You can see how this could get convoluted very quickly, and we wondered at the time how the Feds would not step in to keep someone from gaining total control of the flow of free press. But they didn’t. Fast forward: this is the delimma that Sorce is in now. Too much debt, and a print market that is being dramatically assaulted by the internet. From the outside looking in, it would seem that Sorce needs to reduce debt and operating costs immediately.
In the past, buying up a publishing company usually meant consolidation of similar titles into sub-groups that could be sold along to defray purchase costs. But this time around, the internet presence has meant that buyers are not as readily available as in the past. Just speculation, but that seems to be where Source is right now. And they have compounded the problem to our sea of car people with an explanation that just floats at the edge of incredible.
You would need to read the official press release announcing the “realignment strategy” to begin to realize exactly how big a bunch of do-do they have fallen into. It will go down in history as a classic sidestep. For us in the automotive hobby field, it is going to go down as a giant misstep that will be a canker in our psyche for years to come. (Read the full release here: Source Interlink Rebrands as TEN, The Enthusiast Network.
Understand, we have too many car magazine titles as it is, and many of them have not been created to service the reader, but rather as an attempt to syphon off advertising revenue. You see, the problem is that Business America (indeed, the entire world) has fallen under the spell of global greed. Get in, scoop up the spoils, and then run. The problem is, any kind of hobby based information trading is not large enough to support such a model of effective(?) business practices. So it is that with the crash of the Source effort, our hobby will lose what has been a steadily eroding base of professionals. In short, it takes a very long term, in human years, for a person to gain the experience and knowledge to really do a good job of collecting and sharing automotive information.
Will what the spin doctors expound come to be? I very much doubt it. From the outside, it seems to be more of a desperation move just to keep the entire enterprise above water. Time will tell, and I sincerely hope to be wrong.

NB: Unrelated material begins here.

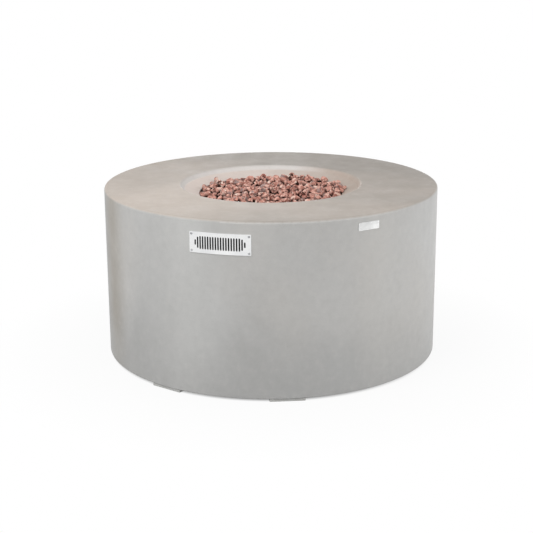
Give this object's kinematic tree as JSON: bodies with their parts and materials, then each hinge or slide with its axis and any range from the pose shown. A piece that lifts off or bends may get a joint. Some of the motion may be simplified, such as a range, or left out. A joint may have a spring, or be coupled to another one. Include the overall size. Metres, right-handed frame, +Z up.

Now, the Source debacle has been renamed TEN, which is to mean The Enthusiast Network. Only now, the car magazine staffs have been cut to (often) a single individual. Incidentally, all this came just soon enough for me to get into it at the last moment in my biography. And I am not pulling any punches in laying out the situation, and the culprit for what amounts to simple murder, plunder, pillage, and rape! You, the hot rod enthusiast, are the victim. And only you, the supporter can stop it ! Choice is yours. Keep tuned for film at eleven.